While the Mike Weir era has been a boon for the popularity of golf in Canada, the tournament has been a key PGA stop since the tour’s founding. Back in 1904, the total purse for the tournament amounted to $170, and winner Jack Oke pocketed $60 for his victory. By 2019, the purse had grown to $7.6 million, and winner Rory McIlroy took home nearly $1.4 million for his 7-stroke victory.
“The PGA Tour has kind of grown up around it,” says Bob Weeks, a longtime golf broadcaster who currently works for The Sports Network.
Big Names, Big Moments
When little-known Arnold Palmer notched his first ever PGA win at the Canadian Open in 1955, few realized they were witnessing the beginning of one of the greatest careers in the history of the sport. “It was a pretty memorable year although we didn’t know it then,” says Weeks.
In 1971, Lee Trevino won the tournament along with the U.S. Open and the Open Championship (the British Open), making him the first to win the “Triple Crown” of national golf championships, a feat later matched by Tiger Woods.
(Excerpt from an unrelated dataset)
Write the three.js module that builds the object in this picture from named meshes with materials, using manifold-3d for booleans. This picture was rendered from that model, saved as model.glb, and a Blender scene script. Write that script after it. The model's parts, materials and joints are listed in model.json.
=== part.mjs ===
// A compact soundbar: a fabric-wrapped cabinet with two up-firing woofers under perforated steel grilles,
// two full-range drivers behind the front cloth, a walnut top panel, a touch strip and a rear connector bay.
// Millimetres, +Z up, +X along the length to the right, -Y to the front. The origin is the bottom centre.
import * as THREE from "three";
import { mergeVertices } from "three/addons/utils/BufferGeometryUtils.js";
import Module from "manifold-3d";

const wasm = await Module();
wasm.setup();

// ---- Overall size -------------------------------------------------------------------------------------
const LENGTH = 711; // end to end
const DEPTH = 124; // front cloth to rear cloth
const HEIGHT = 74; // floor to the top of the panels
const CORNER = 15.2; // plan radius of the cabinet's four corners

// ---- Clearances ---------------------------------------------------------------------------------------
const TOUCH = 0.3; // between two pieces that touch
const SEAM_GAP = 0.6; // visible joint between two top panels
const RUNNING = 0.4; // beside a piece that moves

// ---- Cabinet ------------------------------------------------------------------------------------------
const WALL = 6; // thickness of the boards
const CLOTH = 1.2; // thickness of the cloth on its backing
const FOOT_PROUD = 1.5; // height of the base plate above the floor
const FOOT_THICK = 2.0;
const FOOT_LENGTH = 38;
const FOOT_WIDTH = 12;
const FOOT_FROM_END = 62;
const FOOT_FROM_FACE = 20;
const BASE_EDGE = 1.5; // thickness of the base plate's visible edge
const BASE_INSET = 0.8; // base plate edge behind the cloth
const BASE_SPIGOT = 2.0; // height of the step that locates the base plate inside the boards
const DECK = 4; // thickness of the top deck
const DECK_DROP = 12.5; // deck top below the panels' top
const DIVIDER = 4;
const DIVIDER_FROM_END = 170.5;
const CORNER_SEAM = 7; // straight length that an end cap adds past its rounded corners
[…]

Perhaps the single greatest golf moment of the tournament’s history happened in 2000, when Tiger Woods reached the final hole of the tournament with a 1-stroke lead, then promptly hit a drive into a fairway bunker on the right side. He recovered with a 218-foot shot out of the sand that sailed over a water hazard and around a tree to land within meters of the hole. He sank a birdie to seal his only RBC Canadian Open win.
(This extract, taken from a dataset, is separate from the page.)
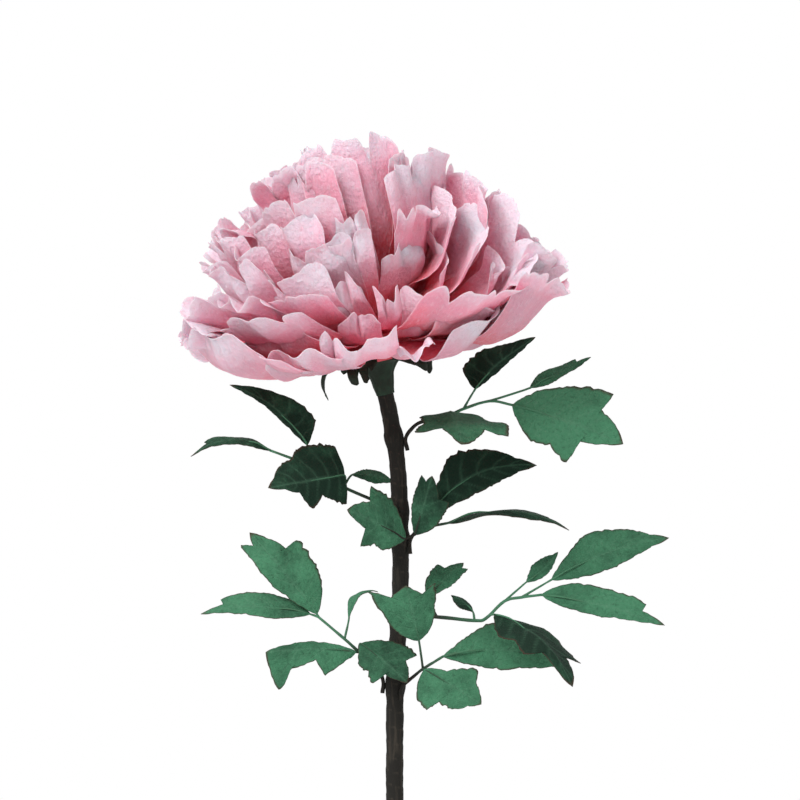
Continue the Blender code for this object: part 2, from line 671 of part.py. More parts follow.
def make_spray(spray, leaf_material):
    """A wired spray: a stalk that leaves the pole, a twig to each leaf, and the leaves on them."""
    name, drop, bearing, stalk_points, leaflets = spray
    axis, root = spray_root(drop, bearing)
    forks = [axis + Vector(point) * MM for point in stalk_points]
    path = [*root, *forks]
    radii = [mix((STALK_DIAMETER, TWIG_DIAMETER), i / (len(path) - 1)) / 2 for i in range(len(path))]
    helpers = bpy.data.collections.new(name + "_pieces")
    bpy.context.scene.collection.children.link(helpers)
    stalk = tube(name, path, radii, STALK_SIDES, leaf_material)
    for number, (outline, fork, base, tip, face, breadth, bend, arch) in enumerate(leaflets):
        base, tip, face = axis + Vector(base) * MM, axis + Vector(tip) * MM, Vector(face)
        leaflet = (outline, fork, base, tip, face, breadth, bend, arch)
        blade = make_leaf_blade(f"{name}_blade_{number + 1}", leaflet, leaf_material)
        ribs = [leaf_point(leaflet, share, 0.0) for share in (0.0, TWIG_IN_LEAF)]
        points = [forks[fork], *ribs]
        if (forks[fork] - base).length < TWIG_DIAMETER:
            points = ribs
        twig = tube(
            f"{name}_twig_{number + 1}",
            points,
            [TWIG_DIAMETER / 2 * (1 - TWIG_TAPER * i / len(points)) for i in range(len(points))],
            TWIG_SIDES,
            leaf_material,
        )
        hide_helper(twig)
        for helper in (blade, twig):
            bpy.context.scene.collection.objects.unlink(helper)
            helpers.objects.link(helper)
    join = stalk.modifiers.new("leaves and twigs", "BOOLEAN")
    join.operation = "UNION"
    join.solver = "EXACT"
    join.operand_type = "COLLECTION"
    join.collection = helpers
    return stalk


def main():
    """Build the whole flower."""
    clear_scene()
    petal_paper = paper_material("petal_crepe", PETAL_PINK)
    leaf_paper = paper_material("leaf_paper", LEAF_GREEN, 0.75)
    calyx_paper = paper_material("calyx_paper", CALYX_GREEN)
    bark = paper_material("pole_tape", BARK_BROWN, 0.85)
    core = paper_material("core_paper", CORE_PINK)
    make_pole(bark)
    make_core(core)
    make_collar(calyx_paper)
    make_petals(petal_paper)
    make_sepals(calyx_paper)
    for spray in SPRAYS:
        make_spray(spray, leaf_paper)


main()
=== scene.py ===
"""Crepe paper peony: crinkled petals, veined leaves and a taped pole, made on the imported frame.

The flower head is a nest of paper sheets round a core. Every petal is placed by its distance from the
head's centre, its tilt from the head's axis and its bearing round it, so that each lies inside the last.
Lengths are in metres, and the angles of the tables are in degrees.
"""

import random
from math import atan2, copysign, cos, degrees, pi, radians, sin, sqrt, tau

import bmesh
import bpy
from bpy.props import FloatProperty, FloatVectorProperty, PointerProperty
from mathutils import Matrix, Vector, noise


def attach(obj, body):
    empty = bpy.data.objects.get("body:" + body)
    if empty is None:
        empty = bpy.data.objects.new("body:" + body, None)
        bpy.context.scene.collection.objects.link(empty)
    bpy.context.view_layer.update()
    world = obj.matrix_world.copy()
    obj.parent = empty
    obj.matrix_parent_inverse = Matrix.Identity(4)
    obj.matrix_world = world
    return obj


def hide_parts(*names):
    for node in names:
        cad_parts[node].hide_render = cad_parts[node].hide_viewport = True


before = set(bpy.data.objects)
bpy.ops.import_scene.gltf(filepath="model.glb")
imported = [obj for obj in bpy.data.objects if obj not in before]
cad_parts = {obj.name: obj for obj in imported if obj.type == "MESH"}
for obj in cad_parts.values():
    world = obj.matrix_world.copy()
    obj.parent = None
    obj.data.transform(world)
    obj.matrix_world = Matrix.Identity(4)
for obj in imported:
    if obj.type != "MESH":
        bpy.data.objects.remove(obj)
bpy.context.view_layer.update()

bl_info = {
    "name": "Crepe Paper Peony",
    "version": (1, 0, 0),
    "blender": (4, 5, 0),
    "location": "View3D > Sidebar > Peony",
    "description": "Builds a crepe paper peony with wired leaf sprays on a taped pole",
    "category": "Add Mesh",
}

MM = 0.001

# Head
POLE_LENGTH = 1.000
HEAD_CENTRE = Vector((-15 * MM, -5 * MM, POLE_LENGTH))
CORE_RADIUS = 28 * MM
SEAT_GAP = 0.3 * MM
UP = Vector((0, 0, 1))
MERGE_DISTANCE = 0.01 * MM

# Petals: how many there are and how finely each sheet is divided. Narrow sheets have fewer columns, but
# never less than the share given last.
PETAL_COUNT = 43
PETAL_COLUMNS = 60
PETAL_ROWS = 46
FEWEST_COLUMNS = 0.6
# Seeds of the petals' own traits, and of the sheets beside their main ones.
PETAL_SEEDS = (11000, 500)
GOLDEN_ANGLE = 180 * (3 - sqrt(5))
FIRST_PETAL_BEARING = 200
# Traits that change with a petal's age, from the lowest outer petal to the topmost inner one: angles
# from the head's axis at the seat, the middle and the tip, widths, and bends. The last pair is the
# stray of hand work.
AGEING = {
    "seat": (94, 13),
    "open": (94, 16),
    "tip": (83, 9),
    "width": (106 * MM, 80 * MM),
    "seat_width": (17 * MM, 9 * MM),
    "cup": (7.0, 1.5),
    "roll": (2.0, 0.4),
    "wave": (1.2, 0.3),
}
STRAY_ANGLES = (1.0, 0.3)
# Petals in this span of ages are three sheets, and the rest are two.
THREE_SHEET_AGES = (0.14, 0.8)
# Spans of the random draws. Reach and width are shares of their usual value.
REACH_SPREAD = (0.95, 1.03)
WIDTH_SPREAD = (0.88, 1.06)
HAND_WORK = {
    "seed": (0, 90),
    "ruffle": (0.6, 2.0),
    "ruffles": (1.2, 2.8),
    "reflex": (-4.0, 5.0),
    "sweep": (-5, 5),
    "crease": (-1.5, 3.0),
    "crease_at": (-0.4, 0.4),
}
FLATNESS = (0.2, 0.65)
TONE_SPREAD = (-0.07, 0.07)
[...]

To this day, you see a lot of people, and even Tiger himself, say that it's one of the best shots in the moment of a competition that he's ever hit.
Dan Pino, Golf Canada
“That victory was significant just in terms of the number one player in the world, one of the true icons of the sport, winning the event,” says Dan Pino, director of corporate communications with Golf Canada.
For many Canadians, the 2004 tournament stands out as both memorable and frustrating. Canadian golf hero Mike Weir sought to become the first Canadian winner of the open in fifty years. With just one year since his victory at the Masters, Weir seemed to be in a great position, but he fell short in a sudden-death playoff to Vijay Singh, then the world’s top-ranked golfer.
“I think the ultimate could-have-been moment was 2004,” says Pino. “It was so close, it was so special, and it didn’t quite happen.”
The Golden Bear
Perhaps no golfer has had a closer relationship with the tournament than Jack Nicklaus, who is third in all-time PGA victories and winner of 18 majors — the most ever. Nicknamed The Golden Bear, Nicklaus also designed the famous course at Glen Abbey Golf Club in Oakville which has hosted 30 Canadian Opens.
But the tournament was one of the few that Nicklaus never won, despite playing the Open regularly. He finished as runner-up an incredible seven times, coming close in 1975, when he lost to Tom Weiskopf in a playoff at the Royal Montreal Golf Club, and then in a memorable down-to-the-wire duel with Greg Norman at Glen Abbey in 1984.
“He always came up to play the tournament, and as he’s said many times — he’s told me directly — that this is the one tournament that he really wished he’d won,” says Weeks.
Nicklaus’ frustration may be familiar to the several prominent Canadian golfers that have tried and failed to win the championship over the years, Weir among them. The last Canadian to win the tournament was Pat Fletcher in 1954. While the drought will not end this year due to the cancellation of the tournament, the pool of Canadians with the talent to do so has perhaps never been stronger.
There's enough deep talent there that I think Canadian golf fans are going to be cheering for good Canadian players for quite some time.
Bob Weeks, TSN
“We’ve always had one or two, or three people at the most who have been very good, but this year there’s six or seven of them that may at any point win a tournament,” says Weeks.
Canadian Adam Hadwin came close with a sixth-place finish in 2019, while rising star Mackenzie Hughes finished tied for 14th. Both have won PGA tournaments before, as have Canadians Corey Conners and Nick Taylor.
Other up-and-comers Weeks points to include Hugo Bernard, Joey Savoie and Jared du Toit, all members of the Team Canada Young Pro squad. So while players and fans may be disappointed in the cancellation of the 2020 RBC Canadian Open, the stage is set for more great moments in the coming years.